Abstract

This article examines the portrayal of frontier conflict in American writer, Cormac McCarthy's 1985 novel, Blood Meridian, or the Evening Redness in the West. It argues that McCarthy's work is one of the most profound American literary meditations ever composed on the subject of irregular conflict. The article traces the novel's literary antecedents and historical background and analyses its use of language, its structural narrative, and its lyrical descriptions of bloodshed and extreme guerrilla violence on the Texas–Mexican frontier in the mid nineteenth century. Particular attention is paid to McCarthy's development of a philosophy of war, which is related to the Counter-Enlightenment ideas of Joseph de Maistre and Friedrich Nietzsche. It is suggested that McCarthy employs the experience of irregular conflict on the American frontier as a philosophical lens to articulate the idea of war as a form of divination – an approach that is based on a mixture of Maistre's theory of redemptive violence and Nietzsche's cult of the existential warrior.
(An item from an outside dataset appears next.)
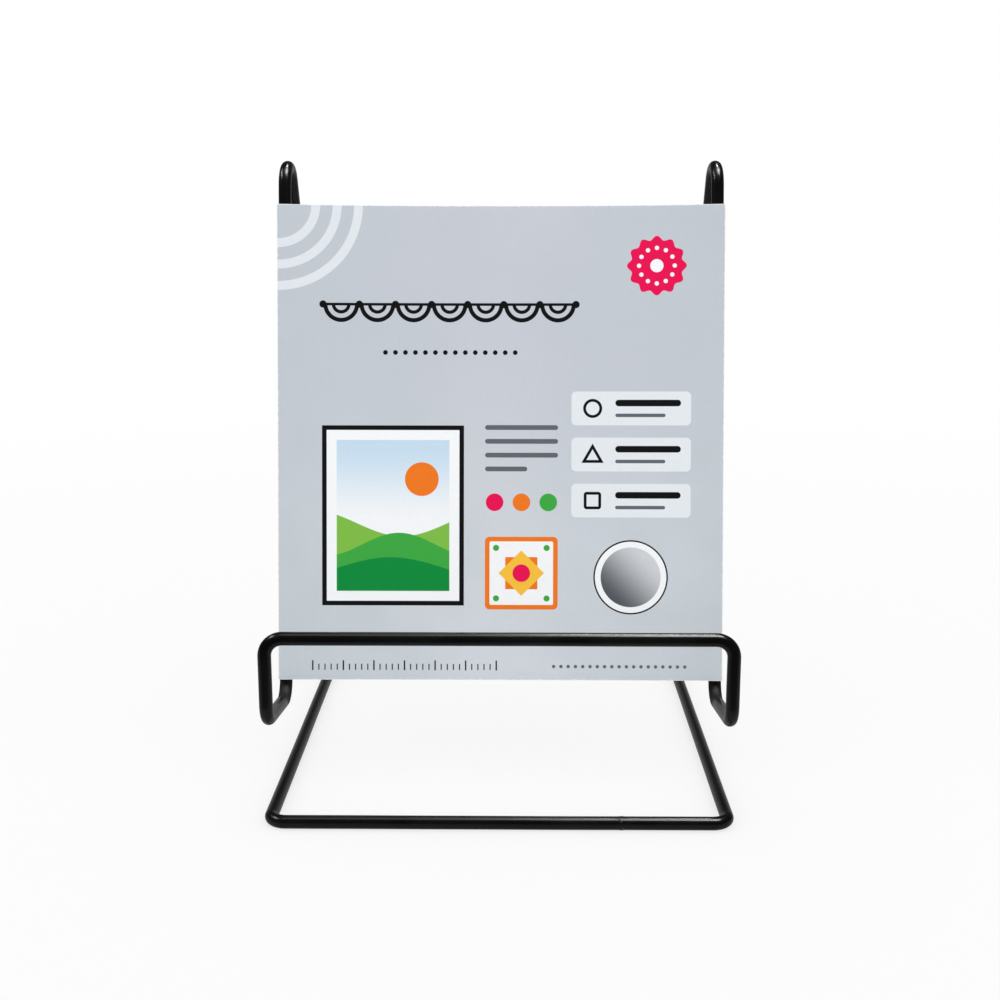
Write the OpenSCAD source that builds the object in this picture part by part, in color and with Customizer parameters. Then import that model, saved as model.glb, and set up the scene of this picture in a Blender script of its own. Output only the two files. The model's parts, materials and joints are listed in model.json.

The article concludes that McCarthy's blending of irregular conflict with a philosophy of war – empowered as it is by some of the most sumptuous of all twentieth-century American literary prose – endow this classic novel with a timeless and transcendental quality. McCarthy's unflinching representation of the anatomy of irregular conflict thus emerges not only as a searing portrayal of America's past frontier experience, but also as a powerful metaphor for understanding the endemic violence of twenty-first century insurgency in such countries as Iraq and Afghanistan.